A los riesgos mencionados cabría añadir el contrasentido de todo programa de superación personal, que aspira a liberarnos de un yo anterior mediante la obediencia a unas reglas distintas, pero tan rigurosas y esclavizantes como aquellas que quieren derruir. El filósofo rumano Mircea Eliade sostenía, en 1938, que no solo la obediencia o disciplina otorgan al hombre su dignidad, sino también un fin a su existencia. Ese mensaje, formulado en un contexto político (y cuál no lo es), sirve para tomar cautela frente a los programas de superación personal que, partiendo de una fe infinita en el hombre, aspiran a concederle un fin a su existencia mediante la obediencia a unos dictados que, ay, muchas veces acaban por ser antes el fin de la existencia.

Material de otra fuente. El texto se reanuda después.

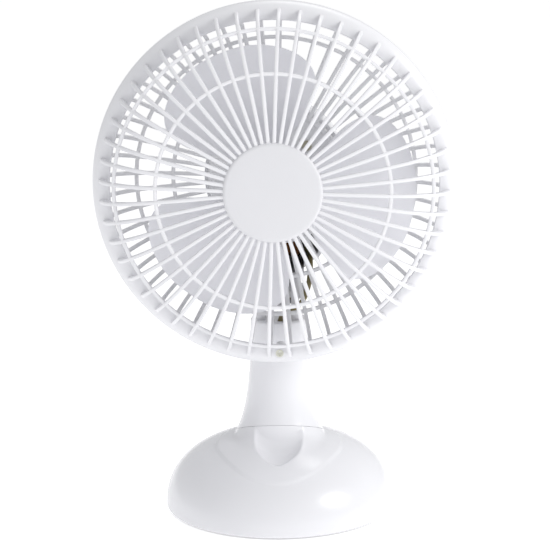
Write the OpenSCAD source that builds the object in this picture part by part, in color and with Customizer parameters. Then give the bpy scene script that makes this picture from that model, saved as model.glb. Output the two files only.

Debemos valorar la pérdida que acarrearán, en nuestra creatividad, ardor y emoción, la suma de conocimientos, o en nuestras relaciones la apuesta firme de verdad, por seguir los ejemplos que plantea Lacroix, quien se pregunta si los proyectos de superación personal no deberían, más bien, frenar nuestro motor de mejora continua. Los fascículos de aprendizaje de idiomas, modelismo, jardinería y otras artes que, cada mes de septiembre, inundan los quioscos, muestran la distancia a ese objetivo y la necesidad de atender a sus palabras.
Frenar nuestro motor de mejora continua, por último, alude a la imposibilidad de corregir lo que nos rodea e impide tal mejora. Más que un fracaso o rendición de la voluntad, hay que asumir este límite con profundo alivio. En vez de buscar nuestras versiones mejoradas a cada regreso de las vacaciones, el camino a la felicidad puede venir si aceptamos la vida, de una vez por todas, tal y como es, descubriendo la alegría y dulzura que en ella residen, y que sobran para amarla como viene, sin someternos ni someterla a ningún cambio. De esa forma opinaba San Francisco de Asís, para quien ese agradecimiento y amor que le debemos a la vida son tan amplios que abarcan la muerte, a la que él cantó llamándola hermana.
Y ese amor a la vida que canta San Francisco de Asís exige mirarla con atención, más aún en un mundo que la ha roto en mil fragmentos o multitareas. De ahí que sean pertinentes las palabras de Simone Weil, que atribuía más importancia a la atención que a la voluntad; a contemplar la vida antes que a discurrir maneras de mejorar nuestra posición en ella. Simone Weil sabía que la motivación era inestable y efímera, que nunca terminaríamos esa colección de fascículos y que el mes de septiembre, anunciado como el escenario donde explotar nuestro potencial, acabaría pronto; que lo importante era cambiar nuestra forma de ver el mundo, proyectando la atención, siempre la atención, hacia lo bueno y lo malo.
Ese podría ser, como resumen, nuestro objetivo de mejora continua tras frenar el motor de mejora continua: salir del ego, entrar en el mundo y atender a todo el bien y el mal que lo habitan. De esa forma lograremos existir, verbo cuya etimología se refiere a colocarse fuera de, alejándonos de nuestro ego para simpatizar con los otros, atendiendo a sus vidas que acaban entrelazadas con la nuestra. Al regreso de las vacaciones, y contra la esclavitud de los programas de mejora continua, la libertad de existir junto a los demás nos devuelve a nuestra naturaleza de seres colectivos, continuamente colectivos, felizmente colectivos.